How Does Holding Foreign Denominated Debt Going Into A Financial Crisis Affect The Level Of Domestic Political Trust?
Lim, Ruo Shuang
In the aftermath of the recent financial crisis, many transition countries' politics have moved increasingly towards the extreme right. Elections held after 2008 have seen the rise of ultranationalist parties, such as Svoboda in Ukraine and Jobbik in Hungary, both of whom have been accused of being anti-Semitic and fascist. This thesis seeks to explain this trend through analyzing the mechanism by which financial crises affect an individual's level of political trust. Current literature largely explains the relationship between financial crises and political trust via poor economic growth and the accompanying economic suffering imposed on individuals. Arguing that economic suffering alone is insufficient to lead to a rejection of mainstream politics, this thesis goes a step further in refining the definition of economic suffering by adding disappointed individual expectations that lead to a subsequent loss of confidence in the entire political and economic system. Using post-crisis cross-national survey data from Eastern European transition countries, I examine how individual levels of political trust have changed in the course of the financial crisis.
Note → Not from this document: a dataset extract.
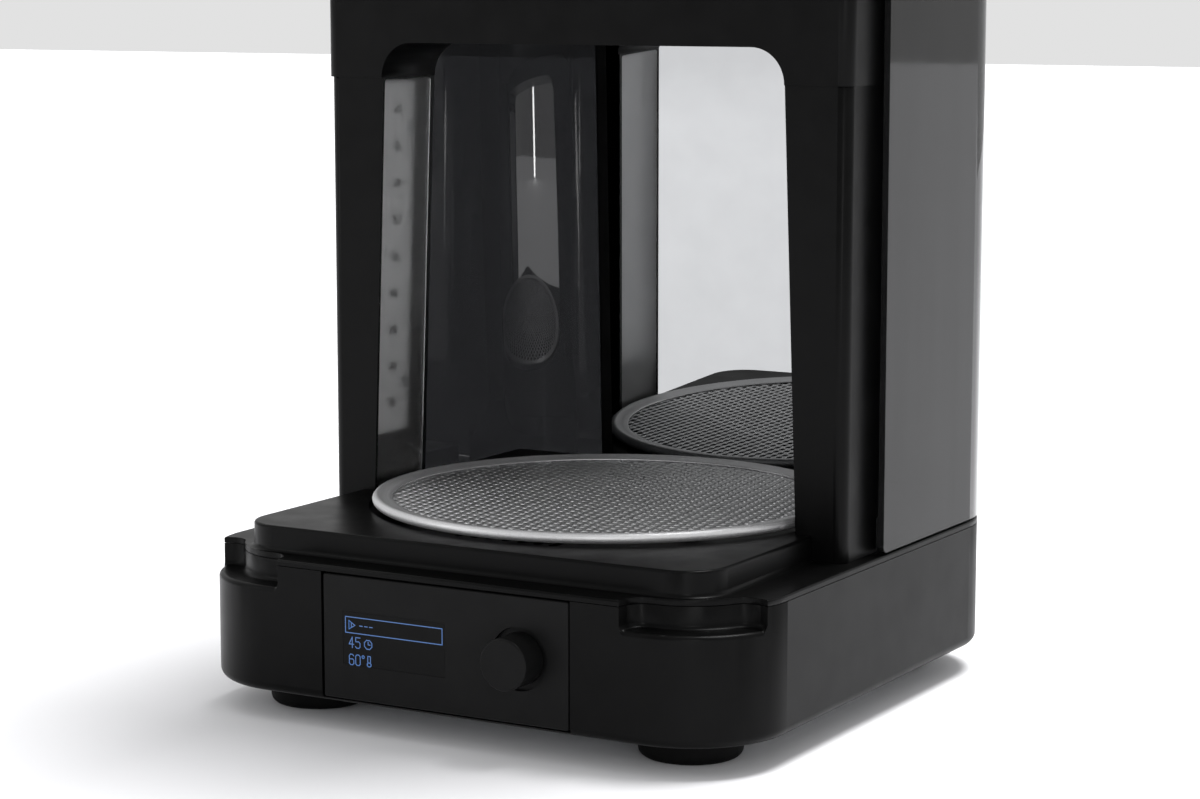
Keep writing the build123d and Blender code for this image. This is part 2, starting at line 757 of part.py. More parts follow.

The concept of "individual expectations" is operationalized through the presence or absence of foreign currency loans, the former which reflects confidence in future macroeconomic conditions. I expect individuals, who are overly optimistic about the future before the financial crisis, to be the ones most likely to lose trust in political institutions in the course of the financial crisis. Bearing in mind the dangers of political disengagement and radicalization, governments might factor this finding into the design and allocation of aid packages in future financial crises.